Task goal —
Copy exactly the lines from the start of the data below through the one that carries "return drawn(plan(bottom +", and only those.

────────────────────

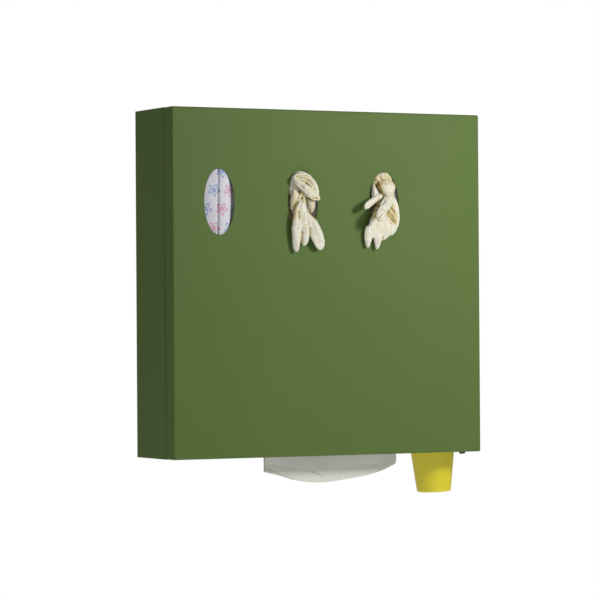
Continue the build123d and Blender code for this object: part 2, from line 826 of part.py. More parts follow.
def make_latch_nut():
    """Hexagon nut that clamps the latch to the door's edge."""
    outline = RegularPolygon(latch_nut_width / 2, 6, major_radius=False)
    outline -= Circle(barrel_radius + running_clearance)
    return drawn(plan(bottom + door_sheet), Pos(latch_x, latch_y) * outline, latch_nut_height)


def make_latch_spindle():
    """Knob with a finger grip, its spindle, and the square end that turns the cam."""
    knob_top = bottom - barrel_flange_height - weld_gap
    knob_low = knob_top - knob_height
    disc_height = knob_height / 2
    spindle = disc(latch_x, latch_y, knob_radius, knob_top - disc_height, knob_top)
    spindle = chamfer(spindle.edges().group_by(Axis.Z)[0], disc_height / 3)
    place = Pos(latch_x, latch_y)
    grip = place * RectangleRounded(2 * knob_radius - 1, knob_grip, knob_grip / 2 - 0.1)
    spindle += drawn(plan(knob_low), grip, knob_height)
    spindle += disc(latch_x, latch_y, spindle_radius, knob_top, cam_low_face - weld_gap)
    square = place * Rectangle(spindle_square, spindle_square)
    spindle += drawn(plan(cam_low_face - weld_gap), square, cam_sheet + weld_gap)
    hole_low = cam_low_face + cam_sheet - cam_screw_length - weld_gap
    return spindle - disc(latch_x, latch_y, cam_screw_radius, hole_low, cam_low_face + cam_sheet)


def make_latch_cam():
    """Cam arm with a turned-down end, pointing left while the door is unlocked."""
    middle = cam_low_face + cam_sheet / 2
    points = [(latch_x, middle), (latch_x - cam_reach, middle), (latch_x - cam_reach, cam_low)]
    arm = folded(front_on(latch_y + cam_width / 2), points, cam_sheet, cam_width, cam_sheet / 2)
    arm += disc(latch_x, latch_y, cam_hub_radius, cam_low_face, cam_low_face + cam_sheet)
    size = spindle_square + 2 * running_clearance
    hole = Pos(latch_x, latch_y) * Rectangle(size, size)
    return arm - drawn(plan(cam_low_face - 1), hole, cam_sheet + 2)


def make_cam_screw():
    """Screw that holds the cam on the spindle's square end."""
    low = cam_low_face + cam_sheet
    head = disc(latch_x, latch_y, screw_head_radius, low, low + screw_head_height)
    rod = cam_screw_radius - running_clearance
    return head + disc(latch_x, latch_y, rod, low - cam_screw_length, low)


# The glove in the middle slot: a band twisted across, then a palm and three fingers
middle_glove_lobes = [
    [(-1, -4, -3, 0, 0), (-1, 6, -3, 16, 6), (-1, 22, 0, 19, 9), (-1, 36, 0, 13, 6), (-1, 46, -2, 0, 0)],
    [(-26, 41, 6, 0, 0), (-17, 36, 9, 9, 5), (2, 24, 11, 13, 7), (18, 12, 12, 11, 6), (27, 4, 11, 0, 0)],
    [(-3, 26, 8, 0, 0), (-3, 8, 10, 17, 6), (-4, -14, 10, 19, 6), (-4, -36, 9, 19, 5), (-4, -52, 8, 0, 0)],
    [(-15, -22, 8, 0, 0), (-18, -38, 8, 7, 4), (-18, -62, 7, 5.5, 3.5), (-18, -79, 7, 0, 0)],
    [(-4, -28, 9, 0, 0), (-4, -42, 9, 6, 3.5), (-4, -58, 9, 5, 3.5), (-4, -68, 9, 0, 0)],
    [(6, -16, 10, 0, 0), (12, -32, 10, 8, 4), (22, -58, 9, 7.5, 4), (30, -77, 9, 0, 0)],
]

# The glove in the right slot: a wad, a fan of fingers, a thumb and one finger curled in front
right_glove_lobes = [
    [(0, -2, -3, 0, 0), (0, 8, -3, 15, 6), (0, 24, 0, 18, 9), (0, 38, 0, 12, 6), (0, 48, -2, 0, 0)],
    [(2, 30, 8, 0, 0), (3, 10, 11, 17, 7), (2, -14, 11, 20, 6), (-6, -34, 9, 19, 5), (-8, -52, 8, 0, 0)],
    [(-6, 8, 12, 0, 0), (-16, 7, 15, 5, 4), (-34, -1, 20, 5, 4), (-47, -7, 23, 0, 0)],
    [(-1, 14, 12, 0, 0), (-7, 4, 20, 6, 4), (-19, -14, 30, 6.5, 5), (-31, -33, 38, 0, 0)],
    [(-16, -22, 8, 0, 0), (-26, -38, 8, 10, 4), (-33, -58, 7, 6.5, 3.5), (-35, -70, 7, 0, 0)],
    [(-10, -28, 9, 0, 0), (-15, -48, 8, 8, 4), (-18, -62, 7, 5, 3), (-18, -73, 7, 0, 0)],
    [(4, -24, 10, 0, 0), (5, -38, 9, 10, 4), (6, -48, 8, 7, 3), (7, -56, 8, 0, 0)],
]

parts = {
    "body_shell": make_body_shell(),
    "top_panel": make_top_panel(),
    "bottom_panel": make_bottom_panel(),
    "shelf": make_shelf(),
    "towel_divider_left": make_towel_divider(-1),
    "towel_divider_right": make_towel_divider(1),
    "towel_front_plate": make_towel_front_plate(),
    "towel_stack": make_towel_stack(),
    "towel_leaf_front": make_towel_leaf_front(),
    "towel_leaf_rear": make_towel_leaf_rear(),
    "cup_tube": make_cup_tube(),
    "cup_collar": make_cup_collar(),
    "cup_lowest": cup_place(0) * cup_shape(),
    "cup_stack": make_cup_stack(),
    "tube_clip_lower": make_tube_clip(clip_levels[0]),
    "tube_clip_upper": make_tube_clip(clip_levels[1]),
    "hinge_bracket_lower": make_hinge_bracket(),
    "hinge_bracket_upper": mirror(make_hinge_bracket(), about=Plane.XY),
    "hinge_pins": make_hinge_pins(),
    "hinge_bushes": make_hinge_bushes(),
    "catch_body": make_catch_body(),
    "catch_magnet": make_catch_magnet(),
    "catch_screws": make_catch_screws(),
    "strike_bracket": make_strike_bracket(),
    "door_buffers": make_door_buffers(),
    "door_panel": make_door_panel(),
    "mask_holder": make_holder(slot_middles[0], mask_box_size, holder_window_margin),
    "glove_holder_middle": make_holder(slot_middles[1], glove_box_size, holder_window_margin),
    "glove_holder_right": make_holder(slot_middles[2], glove_box_size, holder_window_margin),
    "weld_studs": make_weld_studs(),
    "stud_nuts": make_stud_nuts(),
    "mask_box": make_card_box(slot_middles[0], mask_box_size, mask_window),
    "glove_box_middle": make_card_box(slot_middles[1], glove_box_size, glove_window),
    "glove_box_right": make_card_box(slot_middles[2], glove_box_size, glove_window),
    "mask_stack": make_mask_stack(slot_middles[0]),
    "glove_pack_middle": make_glove_pack(slot_middles[1]),
    "glove_pack_right": make_glove_pack(slot_middles[2]),
    "glove_middle": make_glove(slot_middles[1], middle_glove_lobes),
    "glove_right": make_glove(slot_middles[2], right_glove_lobes),
    "latch_housing": make_latch_housing(),
    "latch_nut": make_latch_nut(),
    "latch_spindle": make_latch_spindle(),
    "latch_cam": make_latch_cam(),
    "cam_screw": make_cam_screw(),
}

os.makedirs("parts", exist_ok=True)
for name, shape in parts.items():
    export_step(shape, f"parts/{name}.step")
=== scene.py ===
"""Finishes, soft contents and studio of a wall dispenser cabinet for masks, gloves, towels and cups."""

import json
import math

import bmesh
import bpy
import numpy as np
from mathutils import Matrix, Vector


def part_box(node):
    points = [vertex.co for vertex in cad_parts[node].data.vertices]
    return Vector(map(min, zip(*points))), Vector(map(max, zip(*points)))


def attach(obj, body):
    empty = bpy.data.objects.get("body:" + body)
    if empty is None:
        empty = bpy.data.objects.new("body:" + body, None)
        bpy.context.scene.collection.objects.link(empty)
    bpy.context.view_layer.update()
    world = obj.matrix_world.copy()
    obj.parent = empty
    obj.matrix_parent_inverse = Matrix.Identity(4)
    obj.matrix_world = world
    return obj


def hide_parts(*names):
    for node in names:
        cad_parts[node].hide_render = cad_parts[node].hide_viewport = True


bl_info = {
    "name": "Wall dispenser cabinet",
    "version": (1, 0, 0),
    "blender": (4, 5, 0),
    "location": "3D View > Sidebar > Cabinet",
    "description": "Builds the finishes, the soft contents and the studio of a wall dispenser cabinet",
    "category": "Object",
}

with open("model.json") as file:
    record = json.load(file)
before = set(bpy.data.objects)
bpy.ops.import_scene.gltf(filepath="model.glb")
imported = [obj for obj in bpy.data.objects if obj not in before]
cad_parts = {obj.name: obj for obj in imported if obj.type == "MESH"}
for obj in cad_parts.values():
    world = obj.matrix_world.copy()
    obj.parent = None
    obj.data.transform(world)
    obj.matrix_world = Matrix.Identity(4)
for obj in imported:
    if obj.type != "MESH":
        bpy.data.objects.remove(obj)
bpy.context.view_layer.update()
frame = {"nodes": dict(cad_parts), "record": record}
MM = 0.001

# Places on the cabinet
DOOR_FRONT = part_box("door_panel")[0].y
CABINET_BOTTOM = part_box("body_shell")[0].z


def middle(node):
    """Centre of a CAD node's box."""
    low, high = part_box(node)
    return (low + high) / 2


# Colours and numbers

def linear(code):
    """Linear colour of an sRGB hex code: below 0.04045 a straight line, above it a power of 2.4."""
    values = [int(code[i:i + 2], 16) / 255 for i in (0, 2, 4)]
    return [v / 12.92 if v <= 0.04045 else ((v + 0.055) / 1.055) ** 2.4 for v in values] + [1.0]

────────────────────

Result of this exercise —
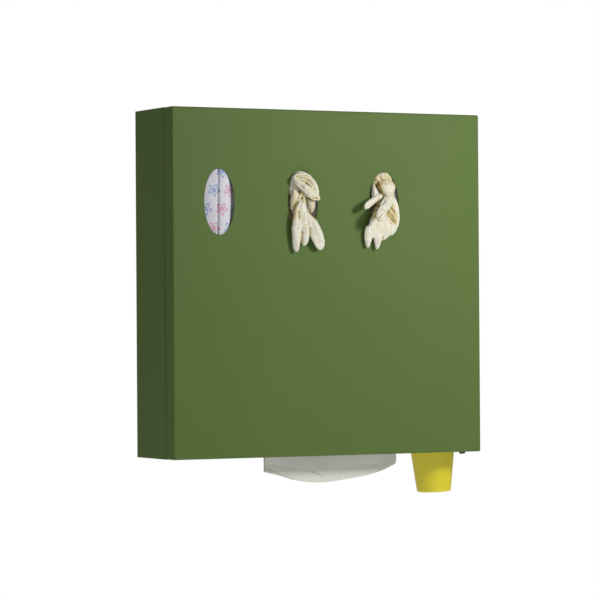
Continue the build123d and Blender code for this object: part 2, from line 826 of part.py. More parts follow.
def make_latch_nut():
    """Hexagon nut that clamps the latch to the door's edge."""
    outline = RegularPolygon(latch_nut_width / 2, 6, major_radius=False)
    outline -= Circle(barrel_radius + running_clearance)
    return drawn(plan(bottom + door_sheet), Pos(latch_x, latch_y) * outline, latch_nut_height)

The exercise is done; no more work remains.